Friday Night Lights’ fifth and final season was an exercise in bittersweet poignancy and poetry, as showrunner Jason Katims wrapped up the stories of those we came to know and love in small town Dillon, Texas. While devotees sobbed their eyes out, Coach Eric Taylor (Kyle Chandler) and his firecracker of a wife, Tami Taylor (Connie Britton), faced the future with their own uncertain destinies under evaluation, the East Dillon Lions found victory on the field, and everyone moved forward with the sort of courage and strength that we hoped they would after five years of remarkable and realistic stories.

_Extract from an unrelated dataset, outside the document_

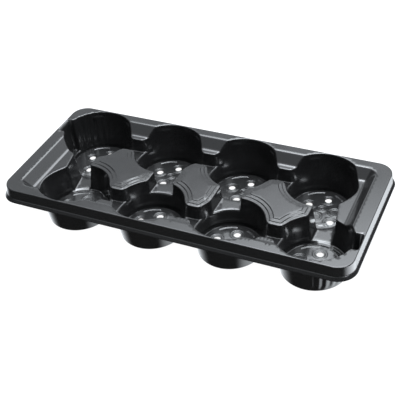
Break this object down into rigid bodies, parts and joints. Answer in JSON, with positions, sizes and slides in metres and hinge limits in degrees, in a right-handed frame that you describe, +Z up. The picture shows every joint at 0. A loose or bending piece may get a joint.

Friday Night Lights may have never found widespread popularity, but the Emmy nomination for Outstanding Drama—long overdue—could be a sign that the final season will score a win it so richly deserves.

The Good Wife might just be the broadcasters’ best shot at being not only relevant and intelligent, but also competing with (and exceeding) their cable brethren.

And then there’s Showtime’s serial killer drama Dexter, largely viewed as the dark horse in this race. While adherents praise the sensational previous season—in which John Lithgow’s Trinity killer terrorized Michael C. Hall’s titular slayer—passions didn’t run nearly as high about Season 5, which found Dexter grappling with the loss of his wife Rita (Julie Benz) and trying to come to terms with his Dark Passenger, even as he helped a traumatized woman (Julia Stiles) enact a brutal revenge on the men who had raped and tortured her. As Dexter didn’t win for Season 4, it seems even far more unlikely that it will take home the prize this year.

It’s a strong set of six shows, each worthy in their own right, and it’s possible that one of these could pull out an unexpected win and triumph over the incumbent Mad Men.